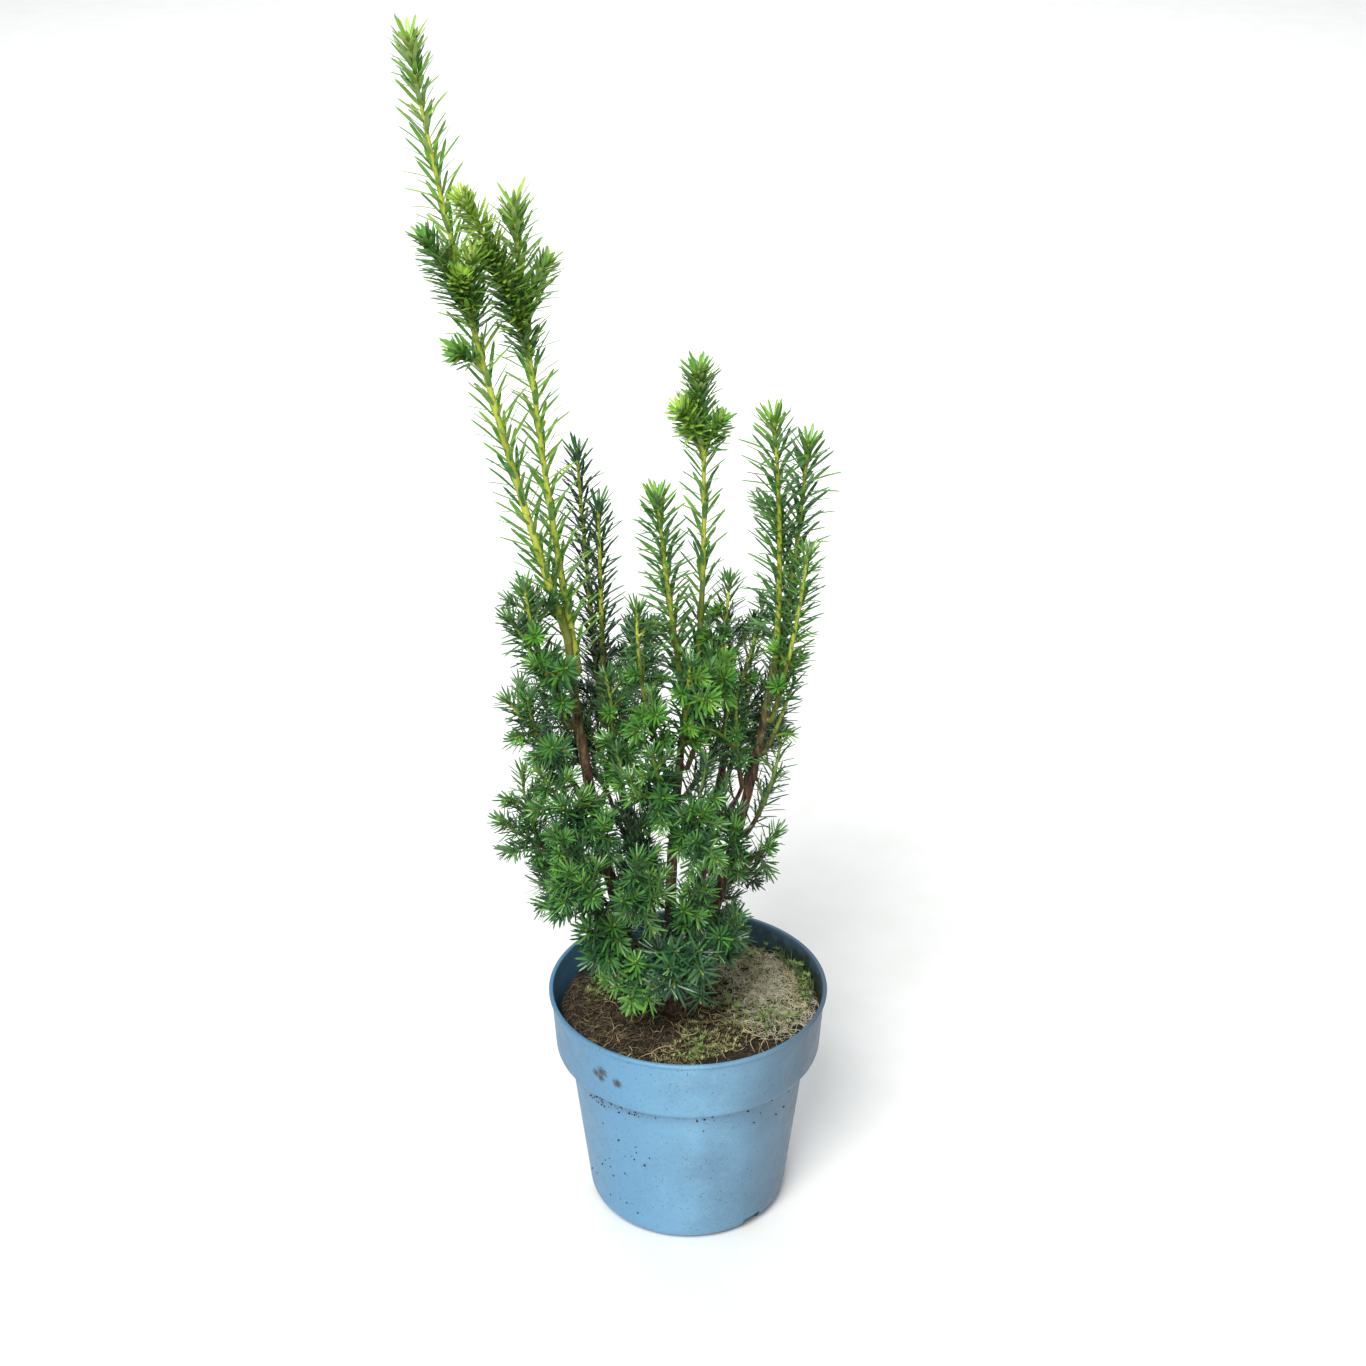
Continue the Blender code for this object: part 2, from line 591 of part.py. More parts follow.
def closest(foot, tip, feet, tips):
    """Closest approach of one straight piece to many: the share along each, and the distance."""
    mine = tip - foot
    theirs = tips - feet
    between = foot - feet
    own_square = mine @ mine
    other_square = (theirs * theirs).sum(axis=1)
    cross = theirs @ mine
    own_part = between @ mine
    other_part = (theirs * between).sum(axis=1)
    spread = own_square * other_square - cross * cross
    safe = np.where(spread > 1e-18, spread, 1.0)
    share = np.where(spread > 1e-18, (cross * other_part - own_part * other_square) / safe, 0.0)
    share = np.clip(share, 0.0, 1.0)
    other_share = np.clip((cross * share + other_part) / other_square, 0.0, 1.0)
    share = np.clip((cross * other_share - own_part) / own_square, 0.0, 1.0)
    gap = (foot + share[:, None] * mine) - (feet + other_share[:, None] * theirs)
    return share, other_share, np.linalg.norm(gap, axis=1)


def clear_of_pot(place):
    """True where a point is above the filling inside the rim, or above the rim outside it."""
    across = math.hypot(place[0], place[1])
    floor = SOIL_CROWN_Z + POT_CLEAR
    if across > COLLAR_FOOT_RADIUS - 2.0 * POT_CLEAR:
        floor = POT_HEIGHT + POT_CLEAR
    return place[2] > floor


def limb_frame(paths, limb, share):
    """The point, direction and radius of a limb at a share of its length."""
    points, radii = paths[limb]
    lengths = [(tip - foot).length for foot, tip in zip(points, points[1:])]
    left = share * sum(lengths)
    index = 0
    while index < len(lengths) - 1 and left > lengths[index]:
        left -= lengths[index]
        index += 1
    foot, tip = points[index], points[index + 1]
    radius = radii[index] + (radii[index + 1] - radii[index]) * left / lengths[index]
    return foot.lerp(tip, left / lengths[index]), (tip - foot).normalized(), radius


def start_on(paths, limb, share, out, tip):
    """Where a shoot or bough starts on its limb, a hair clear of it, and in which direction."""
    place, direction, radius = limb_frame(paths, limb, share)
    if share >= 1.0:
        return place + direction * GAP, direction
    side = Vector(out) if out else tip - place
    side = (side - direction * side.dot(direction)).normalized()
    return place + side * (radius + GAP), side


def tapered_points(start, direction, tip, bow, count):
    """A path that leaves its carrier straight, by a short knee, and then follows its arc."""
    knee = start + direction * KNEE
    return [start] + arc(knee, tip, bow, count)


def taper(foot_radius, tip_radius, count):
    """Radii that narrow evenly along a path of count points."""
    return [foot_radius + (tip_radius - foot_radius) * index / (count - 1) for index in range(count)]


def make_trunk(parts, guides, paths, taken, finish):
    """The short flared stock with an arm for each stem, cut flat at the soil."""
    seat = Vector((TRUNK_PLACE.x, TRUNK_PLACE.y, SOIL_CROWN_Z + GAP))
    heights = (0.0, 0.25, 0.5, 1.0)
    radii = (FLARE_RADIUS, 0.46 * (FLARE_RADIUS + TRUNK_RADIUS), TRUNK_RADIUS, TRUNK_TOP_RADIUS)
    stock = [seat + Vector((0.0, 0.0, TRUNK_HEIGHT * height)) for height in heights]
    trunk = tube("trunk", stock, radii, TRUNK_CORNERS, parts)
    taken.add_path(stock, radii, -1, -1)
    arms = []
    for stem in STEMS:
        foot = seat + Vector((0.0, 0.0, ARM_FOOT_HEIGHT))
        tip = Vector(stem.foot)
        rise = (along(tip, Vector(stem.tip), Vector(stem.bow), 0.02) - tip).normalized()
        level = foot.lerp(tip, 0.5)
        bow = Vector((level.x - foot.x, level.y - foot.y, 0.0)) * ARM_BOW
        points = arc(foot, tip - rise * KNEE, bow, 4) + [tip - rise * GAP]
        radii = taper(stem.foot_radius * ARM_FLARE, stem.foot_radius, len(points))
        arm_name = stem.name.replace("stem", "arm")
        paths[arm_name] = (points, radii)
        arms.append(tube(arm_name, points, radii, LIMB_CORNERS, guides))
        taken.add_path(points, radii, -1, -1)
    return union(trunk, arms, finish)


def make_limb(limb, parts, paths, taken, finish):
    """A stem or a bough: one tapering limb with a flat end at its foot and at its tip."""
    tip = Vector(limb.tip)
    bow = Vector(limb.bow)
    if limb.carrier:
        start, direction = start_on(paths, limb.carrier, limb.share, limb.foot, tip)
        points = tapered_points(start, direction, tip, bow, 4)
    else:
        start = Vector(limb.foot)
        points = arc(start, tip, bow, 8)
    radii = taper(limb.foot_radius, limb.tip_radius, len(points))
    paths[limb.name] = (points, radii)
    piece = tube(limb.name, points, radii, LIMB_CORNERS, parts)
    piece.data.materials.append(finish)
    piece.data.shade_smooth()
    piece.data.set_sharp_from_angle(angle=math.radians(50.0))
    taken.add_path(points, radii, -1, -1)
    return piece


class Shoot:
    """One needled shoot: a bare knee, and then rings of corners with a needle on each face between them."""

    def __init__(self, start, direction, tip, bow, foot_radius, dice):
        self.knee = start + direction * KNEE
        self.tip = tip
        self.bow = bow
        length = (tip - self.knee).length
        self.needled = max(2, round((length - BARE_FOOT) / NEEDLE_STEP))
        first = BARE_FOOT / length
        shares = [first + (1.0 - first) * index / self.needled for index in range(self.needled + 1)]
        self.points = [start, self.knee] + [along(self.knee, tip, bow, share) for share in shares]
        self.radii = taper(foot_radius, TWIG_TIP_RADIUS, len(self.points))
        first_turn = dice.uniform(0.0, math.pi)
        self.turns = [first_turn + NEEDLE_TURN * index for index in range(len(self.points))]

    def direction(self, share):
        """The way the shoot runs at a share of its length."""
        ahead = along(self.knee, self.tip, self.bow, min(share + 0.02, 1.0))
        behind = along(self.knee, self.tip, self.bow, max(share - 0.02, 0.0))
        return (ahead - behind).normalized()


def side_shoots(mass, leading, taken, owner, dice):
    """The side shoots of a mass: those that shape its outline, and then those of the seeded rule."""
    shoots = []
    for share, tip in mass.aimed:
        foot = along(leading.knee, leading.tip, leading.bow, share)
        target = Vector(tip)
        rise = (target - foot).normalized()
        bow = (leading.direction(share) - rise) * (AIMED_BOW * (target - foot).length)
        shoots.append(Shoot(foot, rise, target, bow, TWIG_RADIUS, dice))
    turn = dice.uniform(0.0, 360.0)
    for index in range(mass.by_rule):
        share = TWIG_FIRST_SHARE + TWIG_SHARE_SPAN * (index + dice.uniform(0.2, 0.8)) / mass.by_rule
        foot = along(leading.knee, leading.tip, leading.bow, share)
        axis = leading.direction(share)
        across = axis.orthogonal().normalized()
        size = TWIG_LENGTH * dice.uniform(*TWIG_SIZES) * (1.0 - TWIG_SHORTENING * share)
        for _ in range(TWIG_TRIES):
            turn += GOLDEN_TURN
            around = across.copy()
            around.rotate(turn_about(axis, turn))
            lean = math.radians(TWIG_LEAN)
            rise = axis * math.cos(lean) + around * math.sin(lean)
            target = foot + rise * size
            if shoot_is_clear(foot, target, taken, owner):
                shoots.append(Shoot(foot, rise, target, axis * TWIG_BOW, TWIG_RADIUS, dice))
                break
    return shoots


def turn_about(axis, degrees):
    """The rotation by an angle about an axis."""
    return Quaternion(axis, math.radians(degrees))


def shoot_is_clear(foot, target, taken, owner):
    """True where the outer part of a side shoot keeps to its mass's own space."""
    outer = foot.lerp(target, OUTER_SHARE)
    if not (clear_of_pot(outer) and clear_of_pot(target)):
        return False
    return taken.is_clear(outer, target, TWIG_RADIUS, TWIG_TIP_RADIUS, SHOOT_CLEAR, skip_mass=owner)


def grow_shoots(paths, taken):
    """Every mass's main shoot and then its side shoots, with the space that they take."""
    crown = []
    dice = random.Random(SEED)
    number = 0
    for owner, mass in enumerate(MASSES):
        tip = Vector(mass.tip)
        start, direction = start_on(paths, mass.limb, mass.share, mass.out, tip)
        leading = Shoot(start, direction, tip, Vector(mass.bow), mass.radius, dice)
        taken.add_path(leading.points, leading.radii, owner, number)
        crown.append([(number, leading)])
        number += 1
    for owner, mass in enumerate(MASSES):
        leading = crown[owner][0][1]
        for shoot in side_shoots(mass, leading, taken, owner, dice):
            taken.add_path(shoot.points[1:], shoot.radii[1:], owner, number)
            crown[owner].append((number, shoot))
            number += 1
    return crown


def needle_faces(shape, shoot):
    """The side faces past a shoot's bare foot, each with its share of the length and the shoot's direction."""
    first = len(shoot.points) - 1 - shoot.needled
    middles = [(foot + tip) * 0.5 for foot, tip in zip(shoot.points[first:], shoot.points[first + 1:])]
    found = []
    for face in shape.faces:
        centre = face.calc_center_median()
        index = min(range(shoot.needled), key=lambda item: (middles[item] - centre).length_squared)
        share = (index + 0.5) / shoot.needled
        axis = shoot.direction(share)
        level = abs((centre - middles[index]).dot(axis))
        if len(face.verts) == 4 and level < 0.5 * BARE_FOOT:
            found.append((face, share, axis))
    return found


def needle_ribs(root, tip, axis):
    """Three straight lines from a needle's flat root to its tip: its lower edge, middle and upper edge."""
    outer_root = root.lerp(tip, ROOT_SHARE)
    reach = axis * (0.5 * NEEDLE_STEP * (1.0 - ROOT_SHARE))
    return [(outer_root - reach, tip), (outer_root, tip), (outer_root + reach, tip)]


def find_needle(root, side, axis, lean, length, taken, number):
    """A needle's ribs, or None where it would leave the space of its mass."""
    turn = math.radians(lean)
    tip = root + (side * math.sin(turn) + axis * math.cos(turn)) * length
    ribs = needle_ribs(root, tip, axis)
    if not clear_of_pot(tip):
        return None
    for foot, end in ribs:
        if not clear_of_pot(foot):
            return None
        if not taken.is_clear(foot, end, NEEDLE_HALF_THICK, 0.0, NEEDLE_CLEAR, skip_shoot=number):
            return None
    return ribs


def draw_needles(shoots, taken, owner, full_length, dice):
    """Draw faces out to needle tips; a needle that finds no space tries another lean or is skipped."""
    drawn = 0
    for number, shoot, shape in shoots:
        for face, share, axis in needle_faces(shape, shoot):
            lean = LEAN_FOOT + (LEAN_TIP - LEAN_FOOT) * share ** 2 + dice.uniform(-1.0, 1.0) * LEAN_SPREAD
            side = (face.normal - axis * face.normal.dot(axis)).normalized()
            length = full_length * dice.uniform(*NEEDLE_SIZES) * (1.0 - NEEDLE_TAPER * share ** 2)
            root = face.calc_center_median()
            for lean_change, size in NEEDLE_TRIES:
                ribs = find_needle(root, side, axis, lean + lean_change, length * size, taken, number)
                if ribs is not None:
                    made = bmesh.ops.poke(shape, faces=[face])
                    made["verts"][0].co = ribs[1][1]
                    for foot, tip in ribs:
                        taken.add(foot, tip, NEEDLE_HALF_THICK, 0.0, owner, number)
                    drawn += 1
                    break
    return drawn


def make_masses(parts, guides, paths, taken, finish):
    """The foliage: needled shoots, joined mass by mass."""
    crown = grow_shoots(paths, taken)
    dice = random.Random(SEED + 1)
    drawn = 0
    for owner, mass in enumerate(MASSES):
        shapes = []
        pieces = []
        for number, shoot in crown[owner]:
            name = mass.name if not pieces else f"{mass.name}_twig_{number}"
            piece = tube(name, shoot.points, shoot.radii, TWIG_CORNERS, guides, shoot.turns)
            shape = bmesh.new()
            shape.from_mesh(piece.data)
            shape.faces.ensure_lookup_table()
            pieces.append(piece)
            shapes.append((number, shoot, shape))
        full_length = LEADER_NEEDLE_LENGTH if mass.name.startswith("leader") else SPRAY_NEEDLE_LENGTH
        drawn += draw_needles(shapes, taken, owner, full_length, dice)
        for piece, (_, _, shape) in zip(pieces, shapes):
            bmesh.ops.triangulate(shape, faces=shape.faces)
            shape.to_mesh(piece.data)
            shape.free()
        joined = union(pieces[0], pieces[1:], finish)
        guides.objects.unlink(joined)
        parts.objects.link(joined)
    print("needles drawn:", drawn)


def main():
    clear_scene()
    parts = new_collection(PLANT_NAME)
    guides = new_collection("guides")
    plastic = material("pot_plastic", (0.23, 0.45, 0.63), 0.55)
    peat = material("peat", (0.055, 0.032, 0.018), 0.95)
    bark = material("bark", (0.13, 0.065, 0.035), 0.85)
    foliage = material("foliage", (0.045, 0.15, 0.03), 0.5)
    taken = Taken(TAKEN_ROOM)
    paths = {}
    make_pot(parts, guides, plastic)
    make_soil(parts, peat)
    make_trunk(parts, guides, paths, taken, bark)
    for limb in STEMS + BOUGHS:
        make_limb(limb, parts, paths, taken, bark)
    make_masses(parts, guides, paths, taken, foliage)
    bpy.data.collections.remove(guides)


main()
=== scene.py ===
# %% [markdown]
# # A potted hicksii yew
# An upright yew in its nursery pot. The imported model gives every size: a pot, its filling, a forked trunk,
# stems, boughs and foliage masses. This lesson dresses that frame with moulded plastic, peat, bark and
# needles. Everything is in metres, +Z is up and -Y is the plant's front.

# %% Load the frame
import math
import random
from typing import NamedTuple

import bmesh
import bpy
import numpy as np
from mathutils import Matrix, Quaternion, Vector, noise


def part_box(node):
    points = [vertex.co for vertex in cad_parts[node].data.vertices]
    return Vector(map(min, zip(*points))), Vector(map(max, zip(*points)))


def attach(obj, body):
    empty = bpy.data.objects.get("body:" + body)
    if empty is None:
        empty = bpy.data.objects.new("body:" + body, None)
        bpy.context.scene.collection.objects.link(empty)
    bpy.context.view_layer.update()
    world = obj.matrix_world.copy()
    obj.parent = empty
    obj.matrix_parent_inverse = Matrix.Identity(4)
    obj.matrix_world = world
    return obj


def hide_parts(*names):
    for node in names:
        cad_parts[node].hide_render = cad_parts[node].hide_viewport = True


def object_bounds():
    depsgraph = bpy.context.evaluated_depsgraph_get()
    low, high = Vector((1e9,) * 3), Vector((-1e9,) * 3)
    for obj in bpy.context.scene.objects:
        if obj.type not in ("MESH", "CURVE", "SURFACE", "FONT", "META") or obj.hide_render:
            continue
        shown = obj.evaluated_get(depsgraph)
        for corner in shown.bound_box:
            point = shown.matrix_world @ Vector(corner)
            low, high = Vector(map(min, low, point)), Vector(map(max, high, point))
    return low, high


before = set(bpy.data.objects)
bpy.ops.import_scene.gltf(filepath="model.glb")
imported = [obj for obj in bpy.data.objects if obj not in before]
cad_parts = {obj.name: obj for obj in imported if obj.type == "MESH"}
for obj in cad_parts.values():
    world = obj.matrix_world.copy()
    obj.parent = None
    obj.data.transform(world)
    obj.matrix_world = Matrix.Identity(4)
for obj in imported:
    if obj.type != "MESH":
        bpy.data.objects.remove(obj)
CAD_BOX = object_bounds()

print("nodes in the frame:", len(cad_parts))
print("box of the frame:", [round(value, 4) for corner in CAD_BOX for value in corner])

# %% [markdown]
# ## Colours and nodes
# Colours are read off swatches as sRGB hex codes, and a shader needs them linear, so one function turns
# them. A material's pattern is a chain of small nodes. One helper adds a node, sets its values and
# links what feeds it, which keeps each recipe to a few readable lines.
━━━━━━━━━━
# Given problem
Give back, word for word, each line from the one containing "shape.free()" down to the one containing "points = [vertex.co", including those two lines.

# Written solution
            shape.free()
        joined = union(pieces[0], pieces[1:], finish)
        guides.objects.unlink(joined)
        parts.objects.link(joined)
    print("needles drawn:", drawn)


def main():
    clear_scene()
    parts = new_collection(PLANT_NAME)
    guides = new_collection("guides")
    plastic = material("pot_plastic", (0.23, 0.45, 0.63), 0.55)
    peat = material("peat", (0.055, 0.032, 0.018), 0.95)
    bark = material("bark", (0.13, 0.065, 0.035), 0.85)
    foliage = material("foliage", (0.045, 0.15, 0.03), 0.5)
    taken = Taken(TAKEN_ROOM)
    paths = {}
    make_pot(parts, guides, plastic)
    make_soil(parts, peat)
    make_trunk(parts, guides, paths, taken, bark)
    for limb in STEMS + BOUGHS:
        make_limb(limb, parts, paths, taken, bark)
    make_masses(parts, guides, paths, taken, foliage)
    bpy.data.collections.remove(guides)


main()
=== scene.py ===
# %% [markdown]
# # A potted hicksii yew
# An upright yew in its nursery pot. The imported model gives every size: a pot, its filling, a forked trunk,
# stems, boughs and foliage masses. This lesson dresses that frame with moulded plastic, peat, bark and
# needles. Everything is in metres, +Z is up and -Y is the plant's front.

# %% Load the frame
import math
import random
from typing import NamedTuple

import bmesh
import bpy
import numpy as np
from mathutils import Matrix, Quaternion, Vector, noise


def part_box(node):
    points = [vertex.co for vertex in cad_parts[node].data.vertices]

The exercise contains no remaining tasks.